--- begin ---

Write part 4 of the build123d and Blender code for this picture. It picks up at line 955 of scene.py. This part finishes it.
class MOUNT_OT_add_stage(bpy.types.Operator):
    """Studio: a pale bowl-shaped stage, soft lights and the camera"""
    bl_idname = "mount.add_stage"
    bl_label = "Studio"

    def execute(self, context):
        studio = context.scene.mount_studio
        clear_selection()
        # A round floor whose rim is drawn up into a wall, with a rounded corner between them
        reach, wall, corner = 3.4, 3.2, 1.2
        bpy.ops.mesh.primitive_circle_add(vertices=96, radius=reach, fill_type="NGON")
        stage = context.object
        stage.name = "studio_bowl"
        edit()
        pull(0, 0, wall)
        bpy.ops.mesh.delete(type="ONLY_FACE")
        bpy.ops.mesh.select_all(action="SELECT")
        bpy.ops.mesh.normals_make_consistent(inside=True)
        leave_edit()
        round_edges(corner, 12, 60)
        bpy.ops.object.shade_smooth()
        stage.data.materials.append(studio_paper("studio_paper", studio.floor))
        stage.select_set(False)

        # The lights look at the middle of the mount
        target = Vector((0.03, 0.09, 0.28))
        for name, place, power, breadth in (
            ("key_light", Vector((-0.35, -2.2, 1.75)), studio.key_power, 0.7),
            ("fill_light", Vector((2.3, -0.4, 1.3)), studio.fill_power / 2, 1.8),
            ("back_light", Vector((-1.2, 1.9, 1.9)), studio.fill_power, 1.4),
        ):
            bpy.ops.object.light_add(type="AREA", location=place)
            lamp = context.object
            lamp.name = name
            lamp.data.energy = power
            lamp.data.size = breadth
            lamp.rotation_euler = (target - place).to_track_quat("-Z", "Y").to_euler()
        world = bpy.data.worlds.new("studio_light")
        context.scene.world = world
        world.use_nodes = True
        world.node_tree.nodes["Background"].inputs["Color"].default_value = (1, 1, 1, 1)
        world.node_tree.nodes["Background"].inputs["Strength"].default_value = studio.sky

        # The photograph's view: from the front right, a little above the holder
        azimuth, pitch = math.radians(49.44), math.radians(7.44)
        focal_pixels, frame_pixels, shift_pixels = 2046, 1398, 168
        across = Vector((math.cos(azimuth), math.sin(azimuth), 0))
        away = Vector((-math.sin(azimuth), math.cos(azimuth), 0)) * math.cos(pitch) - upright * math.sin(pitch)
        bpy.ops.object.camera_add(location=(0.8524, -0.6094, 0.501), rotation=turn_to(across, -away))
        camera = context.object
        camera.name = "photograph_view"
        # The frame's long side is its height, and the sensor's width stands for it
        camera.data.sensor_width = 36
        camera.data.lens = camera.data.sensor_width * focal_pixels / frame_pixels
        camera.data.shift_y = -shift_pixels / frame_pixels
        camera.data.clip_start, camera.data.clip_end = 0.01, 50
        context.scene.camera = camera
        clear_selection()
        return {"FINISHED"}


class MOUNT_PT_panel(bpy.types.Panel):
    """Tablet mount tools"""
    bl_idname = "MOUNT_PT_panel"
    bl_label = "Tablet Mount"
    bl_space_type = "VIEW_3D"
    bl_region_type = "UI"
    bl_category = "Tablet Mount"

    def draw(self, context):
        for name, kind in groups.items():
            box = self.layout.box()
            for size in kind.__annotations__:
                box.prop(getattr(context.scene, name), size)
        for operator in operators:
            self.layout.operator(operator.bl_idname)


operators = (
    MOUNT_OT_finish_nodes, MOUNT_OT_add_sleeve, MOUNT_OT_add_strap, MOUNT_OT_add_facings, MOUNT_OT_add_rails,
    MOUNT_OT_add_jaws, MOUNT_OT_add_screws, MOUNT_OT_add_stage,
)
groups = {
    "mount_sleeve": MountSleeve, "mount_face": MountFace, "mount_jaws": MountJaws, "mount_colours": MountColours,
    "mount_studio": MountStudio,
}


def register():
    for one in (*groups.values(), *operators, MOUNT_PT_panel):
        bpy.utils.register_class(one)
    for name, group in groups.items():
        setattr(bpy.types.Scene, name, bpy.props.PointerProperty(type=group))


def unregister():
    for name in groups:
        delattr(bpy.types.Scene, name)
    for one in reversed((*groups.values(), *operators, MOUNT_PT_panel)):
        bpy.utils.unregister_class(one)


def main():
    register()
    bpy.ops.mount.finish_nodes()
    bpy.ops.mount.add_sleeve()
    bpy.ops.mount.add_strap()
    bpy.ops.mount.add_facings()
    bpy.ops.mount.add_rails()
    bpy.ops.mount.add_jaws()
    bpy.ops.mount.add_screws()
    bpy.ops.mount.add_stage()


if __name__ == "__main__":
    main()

--- end ---

__Task goal__.
Give an exact copy of all the data shown above.

__Answer to the task__.
Write part 4 of the build123d and Blender code for this picture. It picks up at line 955 of scene.py. This part finishes it.
class MOUNT_OT_add_stage(bpy.types.Operator):
    """Studio: a pale bowl-shaped stage, soft lights and the camera"""
    bl_idname = "mount.add_stage"
    bl_label = "Studio"

    def execute(self, context):
        studio = context.scene.mount_studio
        clear_selection()
        # A round floor whose rim is drawn up into a wall, with a rounded corner between them
        reach, wall, corner = 3.4, 3.2, 1.2
        bpy.ops.mesh.primitive_circle_add(vertices=96, radius=reach, fill_type="NGON")
        stage = context.object
        stage.name = "studio_bowl"
        edit()
        pull(0, 0, wall)
        bpy.ops.mesh.delete(type="ONLY_FACE")
        bpy.ops.mesh.select_all(action="SELECT")
        bpy.ops.mesh.normals_make_consistent(inside=True)
        leave_edit()
        round_edges(corner, 12, 60)
        bpy.ops.object.shade_smooth()
        stage.data.materials.append(studio_paper("studio_paper", studio.floor))
        stage.select_set(False)

        # The lights look at the middle of the mount
        target = Vector((0.03, 0.09, 0.28))
        for name, place, power, breadth in (
            ("key_light", Vector((-0.35, -2.2, 1.75)), studio.key_power, 0.7),
            ("fill_light", Vector((2.3, -0.4, 1.3)), studio.fill_power / 2, 1.8),
            ("back_light", Vector((-1.2, 1.9, 1.9)), studio.fill_power, 1.4),
        ):
            bpy.ops.object.light_add(type="AREA", location=place)
            lamp = context.object
            lamp.name = name
            lamp.data.energy = power
            lamp.data.size = breadth
            lamp.rotation_euler = (target - place).to_track_quat("-Z", "Y").to_euler()
        world = bpy.data.worlds.new("studio_light")
        context.scene.world = world
        world.use_nodes = True
        world.node_tree.nodes["Background"].inputs["Color"].default_value = (1, 1, 1, 1)
        world.node_tree.nodes["Background"].inputs["Strength"].default_value = studio.sky

        # The photograph's view: from the front right, a little above the holder
        azimuth, pitch = math.radians(49.44), math.radians(7.44)
        focal_pixels, frame_pixels, shift_pixels = 2046, 1398, 168
        across = Vector((math.cos(azimuth), math.sin(azimuth), 0))
        away = Vector((-math.sin(azimuth), math.cos(azimuth), 0)) * math.cos(pitch) - upright * math.sin(pitch)
        bpy.ops.object.camera_add(location=(0.8524, -0.6094, 0.501), rotation=turn_to(across, -away))
        camera = context.object
        camera.name = "photograph_view"
        # The frame's long side is its height, and the sensor's width stands for it
        camera.data.sensor_width = 36
        camera.data.lens = camera.data.sensor_width * focal_pixels / frame_pixels
        camera.data.shift_y = -shift_pixels / frame_pixels
        camera.data.clip_start, camera.data.clip_end = 0.01, 50
        context.scene.camera = camera
        clear_selection()
        return {"FINISHED"}


class MOUNT_PT_panel(bpy.types.Panel):
    """Tablet mount tools"""
    bl_idname = "MOUNT_PT_panel"
    bl_label = "Tablet Mount"
    bl_space_type = "VIEW_3D"
    bl_region_type = "UI"
    bl_category = "Tablet Mount"

    def draw(self, context):
        for name, kind in groups.items():
            box = self.layout.box()
            for size in kind.__annotations__:
                box.prop(getattr(context.scene, name), size)
        for operator in operators:
            self.layout.operator(operator.bl_idname)


operators = (
    MOUNT_OT_finish_nodes, MOUNT_OT_add_sleeve, MOUNT_OT_add_strap, MOUNT_OT_add_facings, MOUNT_OT_add_rails,
    MOUNT_OT_add_jaws, MOUNT_OT_add_screws, MOUNT_OT_add_stage,
)
groups = {
    "mount_sleeve": MountSleeve, "mount_face": MountFace, "mount_jaws": MountJaws, "mount_colours": MountColours,
    "mount_studio": MountStudio,
}


def register():
    for one in (*groups.values(), *operators, MOUNT_PT_panel):
        bpy.utils.register_class(one)
    for name, group in groups.items():
        setattr(bpy.types.Scene, name, bpy.props.PointerProperty(type=group))


def unregister():
    for name in groups:
        delattr(bpy.types.Scene, name)
    for one in reversed((*groups.values(), *operators, MOUNT_PT_panel)):
        bpy.utils.unregister_class(one)


def main():
    register()
    bpy.ops.mount.finish_nodes()
    bpy.ops.mount.add_sleeve()
    bpy.ops.mount.add_strap()
    bpy.ops.mount.add_facings()
    bpy.ops.mount.add_rails()
    bpy.ops.mount.add_jaws()
    bpy.ops.mount.add_screws()
    bpy.ops.mount.add_stage()


if __name__ == "__main__":
    main()